1. Pope Francis.  Remember, I am a Lutheran---the first ones to reject the papacy and strike out to reform the church in the 16th century.  500 years later, a shift is taking place again.  We are discovering that there is no salvation, no justification by grace through faith, without justice and peace on earth.  The marginalized, poor, and oppressed live longing for a better day.  It is not necessary to baptize a starving and sick child, as much as it is to feed them.  Francis loves the poor with a Christlike love and is calling the church to renew its biblical calling to servve, love, and bless them as Christ hidden in their suffering.  
2. Relational diversity and deep acceptance of the other.  I have seen churches become people of hospitality and welcome that intentionally include addicts, people stuck in poverty, homeless people, gay people, sick and dying people.  I get to be part of a Christian commuity that increasinngly accepts people as they are, beloved children of the same God. 

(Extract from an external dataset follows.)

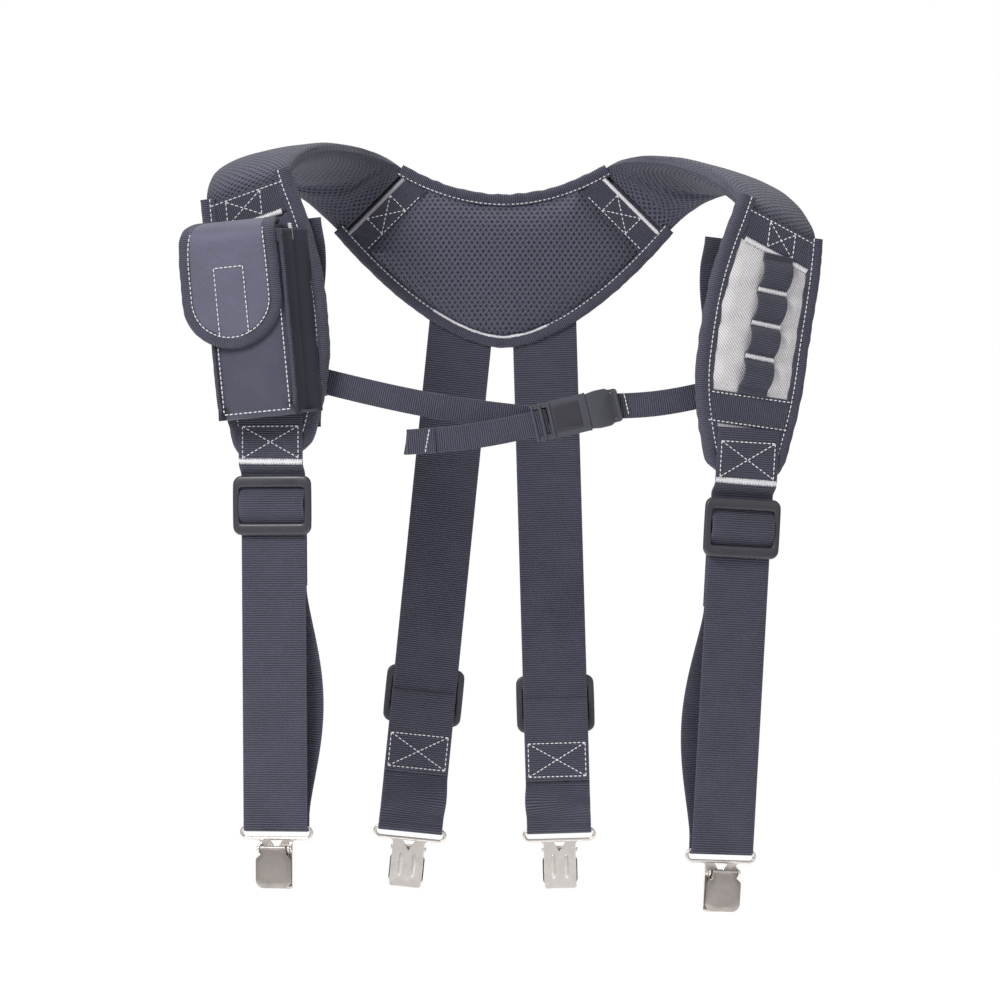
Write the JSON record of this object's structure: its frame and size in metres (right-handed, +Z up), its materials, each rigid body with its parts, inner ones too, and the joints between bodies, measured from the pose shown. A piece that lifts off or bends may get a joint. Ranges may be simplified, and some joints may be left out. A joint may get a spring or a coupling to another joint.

3.  Koinonia.  The art of community-building.  Churches are building community with artists, musicians, Ex-gang members, ex-offenders.  Multi-lingual, multi-cultural communities.  Churches that are intentionally small, relational, and missional/incarnational expressions of the gospel story, trying to live like the community described in  the book of Acts, in the New Testament.   I see churches plant gardens and feed neighbors.  I see churches build parks and support their public schools.  I see churches teach English and reading classes to immigrants.  I see churches create housing for low income households, and jobs for unemployable adults. 
I bellieve the church is going to be smaller and more vibrant and more contagious and more impactful in the 21st century.  Small, immersed in the culture like infiltrators, bearers of light in a dark place.    If we could just stop talkiing about death-whose dying and why, what a good death is like, and what life support should be-and start living and breathing as the body of the one who died and somehow lived and lives and will live forever among us, so that the church lives forever on earth as sign and sentinel for the age that is coming, then our light will break forth like the dawn.